— start of Data for this task —
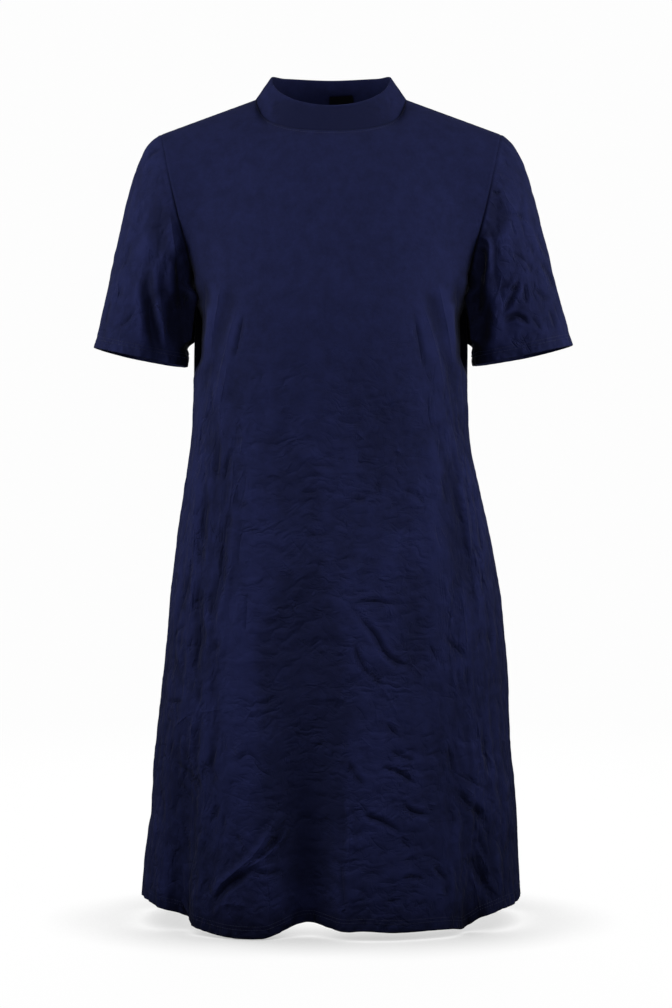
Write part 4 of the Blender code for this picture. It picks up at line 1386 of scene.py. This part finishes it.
def stitch_rows(name, lines, pitch, material):
    """Copy the stitch along the lines and join the copies into one piece."""
    template, template_faces = stitch_shape()
    points, faces = [], []
    for line, ways, closed in lines:
        if closed:
            line, ways = np.concatenate([line, line[:1]]), np.concatenate([ways, ways[:1]])
        run = np.concatenate([[0], np.cumsum(np.linalg.norm(np.diff(line, axis=0), axis=1))])
        count = int(run[-1] / pitch)
        for place in (np.arange(count) + 0.5) * run[-1] / count:
            at, up = read_line(run, line, place), read_line(run, ways, place)
            along = read_line(run, line, place + MM) - read_line(run, line, place - MM)
            along /= np.linalg.norm(along)
            up = up - along * (up @ along)
            up /= np.linalg.norm(up)
            turn = np.array([along, np.cross(up, along), up])
            start = len(points) * len(template)
            points.append(template @ turn + at - up * STITCH_SINK)
            faces += [tuple(corner + start for corner in face) for face in template_faces]
    points = np.concatenate(points)
    piece = mesh_object(name, points, faces, np.zeros((len(points), 2)), {})
    piece.data.materials.append(material)
    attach(piece, "root")
    return piece


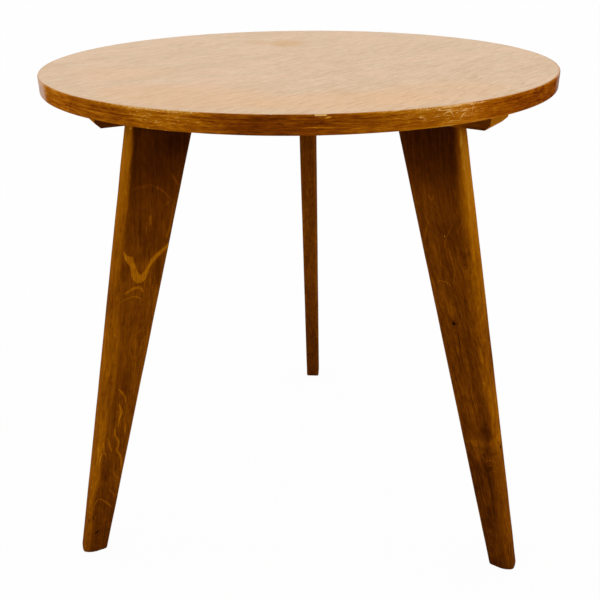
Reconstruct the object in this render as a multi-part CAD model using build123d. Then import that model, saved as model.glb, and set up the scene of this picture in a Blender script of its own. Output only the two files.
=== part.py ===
# Round side table on three flat splayed legs, in millimetres, +Z up.
#
# The top is a veneered panel with a band glued round its edge. Under it three
# rails meet in a Y at the table's axis, mitred against each other, and are
# screwed up into the panel. Each leg is a tapered board that stands on edge in
# its rail's radial plane and butts against the rail's underside, where two
# dowels and one long screw hold it. Nothing on the table moves.
#
# The origin is on the floor, at the middle of the box round the whole table.
# The rear leg points to +Y, so the table's own axis lies a little towards -Y.

import math
import os

from build123d import *

# Top panel
top_diameter = 600.0
core_thickness = 17.0
veneer_thickness = 0.7
band_thickness = 2.2
band_arris_radius = 1.3

# Rails under the top
rail_height = 30.5
rail_width = 52.0
rail_setback = 45.0
rail_overhang = 41.0
rail_end_chamfer = 6.0
rail_arris_radius = 0.8

# Legs
leg_height = 578.5
leg_thickness = 22.0
leg_top_width = 77.0
leg_foot_width = 30.5
leg_splay = 123.5
leg_outer_radius = 4.0
leg_inner_radius = 2.5
leg_foot_radius = 1.5

# Dowels between leg and rail
dowel_radius = 4.0
dowel_depth_in_rail = 20.0
dowel_depth_in_leg = 30.0
dowel_end_chamfer = 1.0
dowel_edge_distance = 16.0

# Long screw from each rail down into its leg
leg_screw_radius = 2.5
leg_screw_head_radius = 5.0
leg_screw_bite = 40.0
leg_screw_sink = 0.5

# Screws from the rails up into the top
rail_screw_radius = 2.0
rail_screw_head_radius = 4.0
rail_screw_bite = 13.0
rail_screw_counterbore = 8.0

# What all screws share
screw_point_length = 6.0
screw_slot_width = 1.0
screw_slot_depth = 1.2
screw_thread_share = 0.62
screw_core_share = 0.78

# The most of a wall, or of the arris it runs round, that a rounded arris may take
arris_wall_share = 0.7
edge_wall_share = 0.35
foot_arris_share = 0.85

# Clearances
glue_line = 0.05
screw_clearance = 0.15
head_clearance = 0.4
blind_hole_clearance = 1.0
cut_overrun = 2.0

# The three arms of the frame, anticlockwise from +Y
arm_names = ["rear", "left", "right"]
rear_azimuth = 90.0

# Heights and radii that follow from the sizes above
top_radius = top_diameter / 2
core_radius = top_radius - band_thickness
rail_base = leg_height
rail_top = rail_base + rail_height
underside_veneer_top = rail_top + veneer_thickness
core_top = underside_veneer_top + core_thickness
table_height = core_top + veneer_thickness

rail_reach = top_radius - rail_setback
leg_top_reach = rail_reach - rail_overhang
leg_top_inner = leg_top_reach - leg_top_width
foot_reach = leg_top_reach + leg_splay
foot_inner = foot_reach - leg_foot_width

arm_count = len(arm_names)
arm_step = 360.0 / arm_count
mitre_angle = arm_step / 2

# The table's axis stands off the origin, which is the middle of the box
back_reach = max(foot_reach, top_radius)
axis_y = (top_radius - back_reach) / 2

dowel_places = [leg_top_inner + dowel_edge_distance, leg_top_reach - dowel_edge_distance]
leg_screw_place = sum(dowel_places) / len(dowel_places)
rail_screw_places = [leg_top_inner / 2, (leg_top_reach + rail_reach - rail_end_chamfer) / 2]


def disc(radius, base, thickness):
    """A flat round sheet on the table's axis."""
    return Pos(0, 0, base) * extrude(Circle(radius), thickness)


def upright_pin(radius, low, high):
    """A plain cylinder on the Z axis between two heights."""
    return Pos(0, 0, low) * extrude(Circle(radius), high - low)


def head_cone(head_radius, shank_radius):
    """The countersunk underside of a screw head, its wide end at z = 0."""
    depth = head_radius - shank_radius
    return Pos(0, 0, depth / 2) * Cone(head_radius, shank_radius, depth)


def wood_screw(length, head_radius, shank_radius):
    """A slotted countersunk wood screw, head at z = 0 and point at z = length."""
    root_radius = shank_radius * screw_core_share
    point_length = min(screw_point_length, length / 2)
    thread_length = (length - point_length) * screw_thread_share
    thread_base = length - point_length - thread_length
    head_depth = head_radius - shank_radius
    outline = Polyline(
        (0, 0),
        (head_radius, 0),
        (shank_radius, head_depth),
        (shank_radius, thread_base),
        (root_radius, thread_base + shank_radius - root_radius),
        (root_radius, length - point_length),
        (0, length),
        close=True,
    )
    body = revolve(make_face(Plane.XZ * outline), Axis.Z)
    slot = Box(head_radius * 2 + cut_overrun, screw_slot_width, screw_slot_depth * 2)
    return body - slot


def screw_cutter(length, head_radius, shank_radius, counterbore):
    """The hole for a screw: access bore, cone seat and shank hole, head at z = 0."""
    access = upright_pin(head_radius + head_clearance, -counterbore, 0)
    seat = head_cone(head_radius, shank_radius)
    seat_rim = upright_pin(head_radius, -counterbore, 0)
    shank = upright_pin(shank_radius + screw_clearance, 0, length)
    return access + seat_rim + seat + shank


def leg_screw():
    """One long screw with its head just below the rail's top face, point down."""
    length = rail_height - leg_screw_sink + leg_screw_bite
    screw = wood_screw(length, leg_screw_head_radius, leg_screw_radius)
    return Pos(leg_screw_place, 0, rail_top - leg_screw_sink) * Rot(180, 0, 0) * screw


def leg_screw_hole():
    """The hole for the long screw through the rail and into the leg."""
    length = rail_height - leg_screw_sink + leg_screw_bite + blind_hole_clearance
    hole = screw_cutter(length, leg_screw_head_radius, leg_screw_radius, leg_screw_sink + cut_overrun)
    return Pos(leg_screw_place, 0, rail_top - leg_screw_sink) * Rot(180, 0, 0) * hole


def rail_screw(place):
    """One screw with its head up a counterbore in the rail's underside."""
    length = rail_height - rail_screw_counterbore + rail_screw_bite
    screw = wood_screw(length, rail_screw_head_radius, rail_screw_radius)
    return Pos(place, 0, rail_base + rail_screw_counterbore) * screw


def rail_screw_hole(place):
    """The hole for a rail screw, from the rail's underside into the panel."""
    length = rail_height - rail_screw_counterbore + rail_screw_bite + blind_hole_clearance
    bore_depth = rail_screw_counterbore + cut_overrun
    hole = screw_cutter(length, rail_screw_head_radius, rail_screw_radius, bore_depth)
    return Pos(place, 0, rail_base + rail_screw_counterbore) * hole


def dowel(place):
    """A dowel with chamfered ends, half in the leg and half in the rail."""
    low = rail_base - dowel_depth_in_leg
    high = rail_base + dowel_depth_in_rail
    pin = upright_pin(dowel_radius, low, high)
    pin = chamfer(pin.edges().filter_by(GeomType.CIRCLE), dowel_end_chamfer)
    return Pos(place, 0, 0) * pin


def dowel_hole(place):
    """The blind hole that a dowel is glued into, in leg and rail together."""
    low = rail_base - dowel_depth_in_leg - blind_hole_clearance
    high = rail_base + dowel_depth_in_rail + blind_hole_clearance
    return Pos(place, 0, 0) * upright_pin(dowel_radius + glue_line, low, high)


def rail():
    """One rail along +X, with its mitred inner end on the table's axis."""
    half = rail_width / 2
    shoulder = half / math.tan(math.radians(mitre_angle))
    plan = Polyline(
        (0, 0),
        (shoulder, -half),
        (rail_reach, -half),
        (rail_reach, half),
        (shoulder, half),
        close=True,
    )
    bar = Pos(0, 0, rail_base) * extrude(make_face(plan), rail_height)
    end_edge = bar.faces().sort_by(Axis.X)[-1].edges().sort_by(Axis.Z)[0]
    bar = chamfer(end_edge, rail_end_chamfer)
    long_edges = bar.faces().sort_by(Axis.Z)[0].edges().filter_by(Axis.X)
    bar = fillet(long_edges, rail_arris_radius)
    for place in dowel_places:
        bar -= dowel_hole(place)
    for place in rail_screw_places:
        bar -= rail_screw_hole(place)
    return bar - leg_screw_hole()


def leg():
    """One leg in the plane y = 0, leaning out along +X, its foot flat on the floor."""
    profile = Polyline(
        (leg_top_inner, rail_base),
        (leg_top_reach, rail_base),
        (foot_reach, 0),
        (foot_inner, 0),
        close=True,
    )
    board = extrude(make_face(Plane.XZ * profile), leg_thickness / 2, both=True)
    widest_radius = leg_thickness * edge_wall_share
    inner_radius = min(leg_inner_radius, widest_radius)
    board = fillet(long_arrises(board)[-2:], min(leg_outer_radius, widest_radius))
    board = fillet(long_arrises(board)[:2], inner_radius)
    foot_rim = board.edges().group_by(Axis.Z)[0]
    board = fillet(foot_rim, min(leg_foot_radius, inner_radius * foot_arris_share))
    for place in dowel_places:
        board -= dowel_hole(place)
    return board - leg_screw_hole()


def long_arrises(board):
    """The arrises that run down a leg's length, from the inner pair to the outer pair."""
    sloping = [edge for edge in board.edges() if 0 < edge.center().Z < rail_base]
    return sorted(sloping, key=lambda edge: edge.center().X)


def top_core():
    """The panel's core, with blind pilot holes for the rail screws."""
    panel = disc(core_radius, underside_veneer_top, core_thickness)
    return panel - panel_screw_holes()


def underside_veneer():
    """The balancing veneer, pierced where the rail screws pass."""
    return disc(core_radius, rail_top, veneer_thickness) - panel_screw_holes()


def top_veneer():
    """The face veneer that shows from above."""
    return disc(core_radius, core_top, veneer_thickness)


def panel_screw_holes():
    """Every rail screw's hole at once, for the layers of the panel."""
    arms = range(arm_count)
    return [on_arm(index, rail_screw_hole(place)) for index in arms for place in rail_screw_places]


def edge_band():
    """The band glued round the panel, its arrises eased."""
    height = table_height - rail_top
    outer = disc(top_radius, rail_top, height)
    arris_radius = min(band_arris_radius, band_thickness * arris_wall_share)
    outer = fillet(outer.edges().filter_by(GeomType.CIRCLE), arris_radius)
    inner = disc(core_radius + glue_line, rail_top - cut_overrun, height + cut_overrun * 2)
    return outer - inner


def on_arm(index, piece):
    """Turn a piece that was built along +X onto its arm."""
    return Rot(0, 0, rear_azimuth + index * arm_step) * piece


def write(name, piece):
    """Move a piece from the table's axis into the frame and save it."""
    placed = Pos(0, axis_y, 0) * piece
    placed.label = name
    export_step(placed, os.path.join("parts", name + ".step"))


def group(pieces):
    """Several separate solids that share one node."""
    return Compound(pieces)


def main():
    os.makedirs("parts", exist_ok=True)
    write("top_core", top_core())
    write("top_veneer", top_veneer())
    write("underside_veneer", underside_veneer())
    write("edge_band", edge_band())
    for index, name in enumerate(arm_names):
        write("rail_" + name, on_arm(index, rail()))
        write("leg_" + name, on_arm(index, leg()))
        write("leg_screw_" + name, on_arm(index, leg_screw()))
        write("dowels_" + name, group([on_arm(index, dowel(place)) for place in dowel_places]))
        write("rail_screws_" + name, group([on_arm(index, rail_screw(place)) for place in rail_screw_places]))
    print("height", round(table_height, 2), "rail reach", rail_reach, "foot reach", foot_reach, "axis y", axis_y)


main()
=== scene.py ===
# Tripod side table: a round oak top with a stained edge band on three splayed legs
import math

import bmesh
import bpy
from mathutils import Matrix, Vector, noise


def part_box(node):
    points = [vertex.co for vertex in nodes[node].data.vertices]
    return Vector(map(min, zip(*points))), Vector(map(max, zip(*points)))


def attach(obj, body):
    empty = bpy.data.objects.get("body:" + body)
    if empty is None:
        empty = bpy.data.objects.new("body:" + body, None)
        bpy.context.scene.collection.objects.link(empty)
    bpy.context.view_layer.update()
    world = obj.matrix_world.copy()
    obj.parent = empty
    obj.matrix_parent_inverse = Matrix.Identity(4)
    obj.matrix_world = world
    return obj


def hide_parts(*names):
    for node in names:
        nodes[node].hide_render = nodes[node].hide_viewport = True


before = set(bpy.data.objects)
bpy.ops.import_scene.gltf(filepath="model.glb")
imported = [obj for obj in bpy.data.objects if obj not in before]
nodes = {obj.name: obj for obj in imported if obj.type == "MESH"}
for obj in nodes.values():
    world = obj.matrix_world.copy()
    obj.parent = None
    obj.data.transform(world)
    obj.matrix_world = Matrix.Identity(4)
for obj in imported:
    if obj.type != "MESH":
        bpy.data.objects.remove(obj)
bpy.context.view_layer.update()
print("table frame loaded:", len(nodes), "nodes")

mm = 0.001  # one millimetre in scene units

# Where the table stands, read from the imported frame
topLow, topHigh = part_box("edge_band")
tableAxis = (topLow + topHigh) / 2
topRadius = (topHigh.x - topLow.x) / 2
topHeight = topHigh.z
legLow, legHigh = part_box("leg_rear")
legAzimuths = {"rear": 90.0, "left": 210.0, "right": 330.0}


# Camera, set first so that every later choice can be judged through it
cameraSetup = {
    "fromAxis": (0.06569, -0.95457, 0.76911),  # from the foot of the table's axis
    "lookDown": 25.694,  # degrees below level
    "turn": -4.012,  # degrees from +Y towards +X
    "roll": 0.59,
    "lens": 46.255,
    "sensor": 36.0,
}


def makeCamera(setup):
    down, turn, roll = (math.radians(setup[key]) for key in ("lookDown", "turn", "roll"))
    forward = Vector((math.sin(turn) * math.cos(down), math.cos(turn) * math.cos(down), -math.sin(down)))
    level = Vector((math.cos(turn), -math.sin(turn), 0))
    below = forward.cross(level)
    right = level * math.cos(roll) + below * math.sin(roll)
    up = level * math.sin(roll) - below * math.cos(roll)
    data = bpy.data.cameras.new("tableCamera")
    data.lens = setup["lens"]
    data.sensor_width = setup["sensor"]
    data.clip_start = 0.05
    data.clip_end = 200
    camera = bpy.data.objects.new("tableCamera", data)
    turned = Matrix((right, up, -forward)).transposed()
    place = Vector((tableAxis.x, tableAxis.y, 0)) + Vector(setup["fromAxis"])
    camera.matrix_world = Matrix.Translation(place) @ turned.to_4x4()
    bpy.context.scene.collection.objects.link(camera)
    bpy.context.scene.camera = camera


makeCamera(cameraSetup)
bpy.context.scene.view_settings.view_transform = "Standard"
print("camera placed")


# Short calls that wire a material's nodes
def tone(red, green, blue):
    # screen values from 0 to 255, as a linear colour
    shares = [value / 255 for value in (red, green, blue)]
    linear = [s / 12.92 if s <= 0.04045 else ((s + 0.055) / 1.055) ** 2.4 for s in shares]
    return (*linear, 1.0)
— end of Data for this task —
In the listing above, find the line with "return outer - inner" and the line with "before = set(bpy.data.objects)", then print exactly those two lines and every line between them, and nothing more.

    return outer - inner


def on_arm(index, piece):
    """Turn a piece that was built along +X onto its arm."""
    return Rot(0, 0, rear_azimuth + index * arm_step) * piece


def write(name, piece):
    """Move a piece from the table's axis into the frame and save it."""
    placed = Pos(0, axis_y, 0) * piece
    placed.label = name
    export_step(placed, os.path.join("parts", name + ".step"))


def group(pieces):
    """Several separate solids that share one node."""
    return Compound(pieces)


def main():
    os.makedirs("parts", exist_ok=True)
    write("top_core", top_core())
    write("top_veneer", top_veneer())
    write("underside_veneer", underside_veneer())
    write("edge_band", edge_band())
    for index, name in enumerate(arm_names):
        write("rail_" + name, on_arm(index, rail()))
        write("leg_" + name, on_arm(index, leg()))
        write("leg_screw_" + name, on_arm(index, leg_screw()))
        write("dowels_" + name, group([on_arm(index, dowel(place)) for place in dowel_places]))
        write("rail_screws_" + name, group([on_arm(index, rail_screw(place)) for place in rail_screw_places]))
    print("height", round(table_height, 2), "rail reach", rail_reach, "foot reach", foot_reach, "axis y", axis_y)


main()
=== scene.py ===
# Tripod side table: a round oak top with a stained edge band on three splayed legs
import math

import bmesh
import bpy
from mathutils import Matrix, Vector, noise


def part_box(node):
    points = [vertex.co for vertex in nodes[node].data.vertices]
    return Vector(map(min, zip(*points))), Vector(map(max, zip(*points)))


def attach(obj, body):
    empty = bpy.data.objects.get("body:" + body)
    if empty is None:
        empty = bpy.data.objects.new("body:" + body, None)
        bpy.context.scene.collection.objects.link(empty)
    bpy.context.view_layer.update()
    world = obj.matrix_world.copy()
    obj.parent = empty
    obj.matrix_parent_inverse = Matrix.Identity(4)
    obj.matrix_world = world
    return obj


def hide_parts(*names):
    for node in names:
        nodes[node].hide_render = nodes[node].hide_viewport = True


before = set(bpy.data.objects)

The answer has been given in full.